Bringing them up as examples for breaking a story only compounds the problems.

Work This Story, Not That One

Writers often refer to other movies in order to support their potential fix for a certain story problem. It's like in Usual Suspects when you started to see that night from Verbal's point-of-view... Or Remember that scene in Goodfellas when Karen flushed the drugs down the toilet? It's like that. If it worked for them, why wouldn't it work for us?

Because we might be telling a different story.

Problems occur when the example called to task bears no resemblance with the structural issues present in the narrative being worked on. Sure, you can reference that "killer Steadicam shot" in Goodfellas or "that gun battle on the streets of L.A. in Heat without harm, but only because those are instances of storytelling, not storyforming. Storytelling operates independently of the thematic issues within a story. It's the icing on the cake, the seasoning added later and parceled out at the Author's behest. Writers can ape presentation with little to no effect upon the meaning; they can't mimic substance without risking a confounding of purpose.

The storyform of a work of narrative carries the meaning of a story. It is the message and the purpose beneath the various levels of character, plot, theme and genre. It makes possible the transmission of bias. The story form is Author's intent. If the film referenced endeavors to delivers a message dissimilar to the one at hand, then the reference can only manage to disrupt and garble the final communication.

Different Stories That Seem the Same

One sees this line of thinking often when confronted with the dual miscues of the Hero's Journey and the Save the Cat! franchise. Refusing to dive any further beyond the surface, these digestible accounts of story conflate purpose with cultural trend. Do many cultures across the globe celebrate and pass on a similar legend? Yes. Do most films follow a predictable path as they lay out their individual sequences? Certainly. Does correlation confirm causation? Absolutely not.

Many consider Star Wars and The Matrix the same story. They see Luke Skywalker and Mr. Anderson as cut from the same cloth. While The Difference Between Neo and Luke Skywalker illuminates in greater detail why, understand that the elements of story that drive and motivate Luke and Neo rest in different dramatic camps.

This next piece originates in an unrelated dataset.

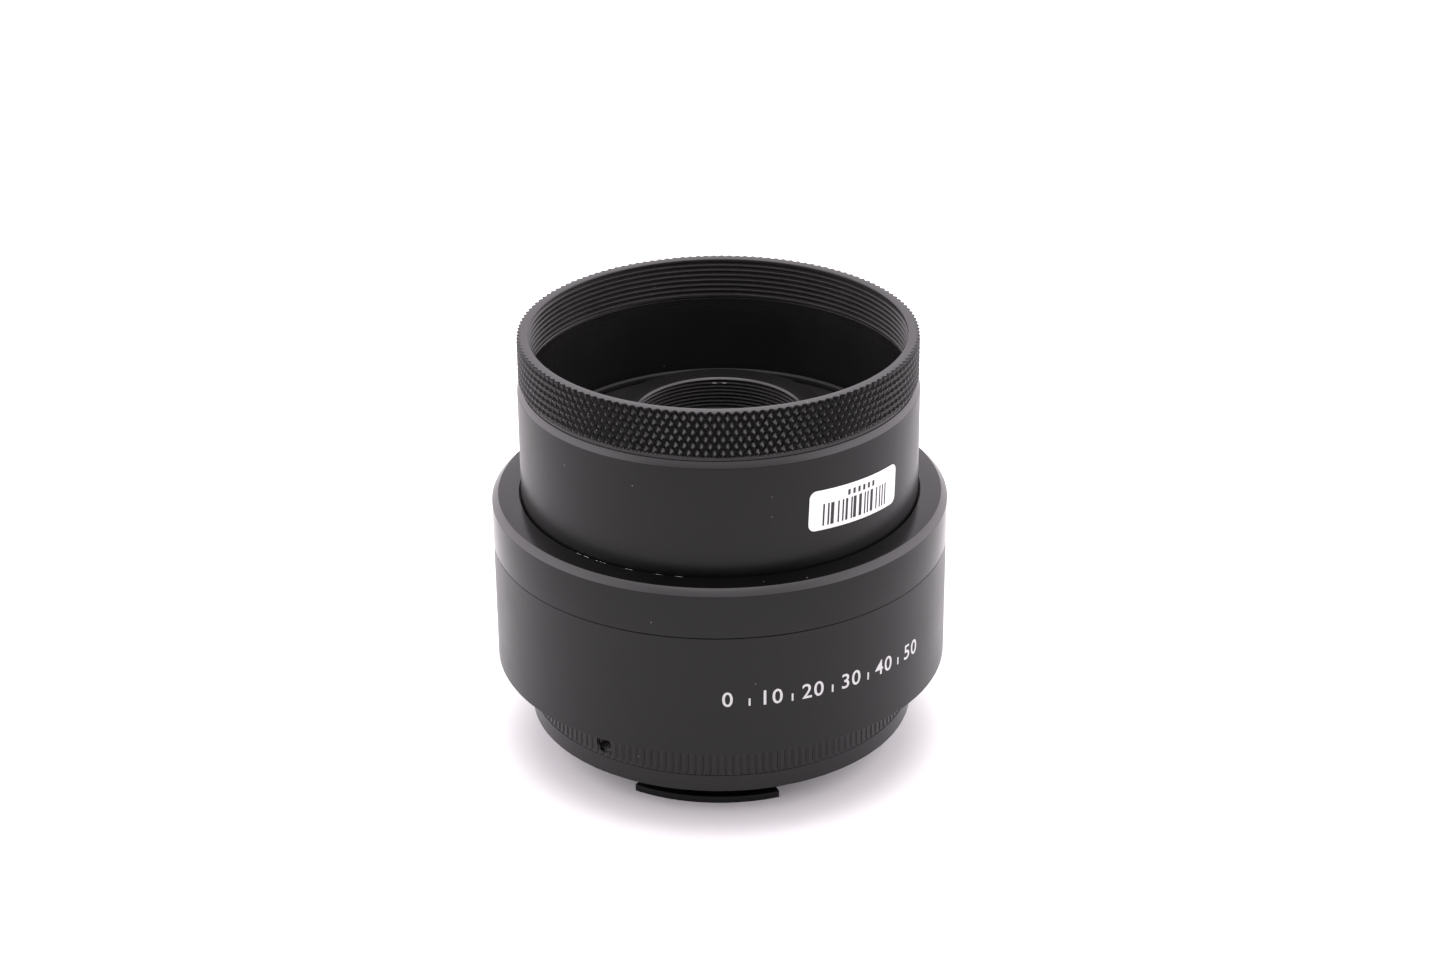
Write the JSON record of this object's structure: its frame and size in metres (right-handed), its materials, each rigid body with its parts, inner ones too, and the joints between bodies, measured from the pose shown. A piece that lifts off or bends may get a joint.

Luke is motivated to test what he can and cannot do and it gets him into trouble. Neo is driven to disbelieve himself and it gets him into trouble as well. Luke needs to trust, Neo needs to believe. Two separate thematic messages. Similar? Very. But the solutions and moments required to satisfy one cannot be transposed to the other. Trust cannot fix disbelief. Faith cannot heal a testing nature.

Calling to mind Luke when writing Neo would only generate inappropriate solutions. Bringing up Back to the Future--a story all about finding and acquiring--when writing a story about misunderstandings only provides more rabbit holes to fall into. This is how broken stories remain broken stories.

Write Your Story

Instead of recalling scenes similar to those on which you're working, reference your own imagination and set scenes and characters to the meaning you are trying to provide. Understand the conflict your story rides upon and illustrate those scenes. If your character keeps screwing up because he doesn't believe in himself, don't start writing scenes where he tests his mettle like Luke Skywalker simply because you saw the movie 110 times when you were a kid. You're not writing Star Wars, you're writing your story.

This is where Dramatica proves to be crucial during the creativity process: by maintaining the integrity of the narrative developed in other scenes, Dramatica focuses creativity in the right direction. Write the story at hand, not the story you love from your childhood. Do this and your story sessions will prove efficient, effective and most importantly--fruitful.

[^nemo]: Believe it or not, the Jamie Foxx/Tom Cruise thriller Collateral tells the same story as Pixar's Finding Nemo.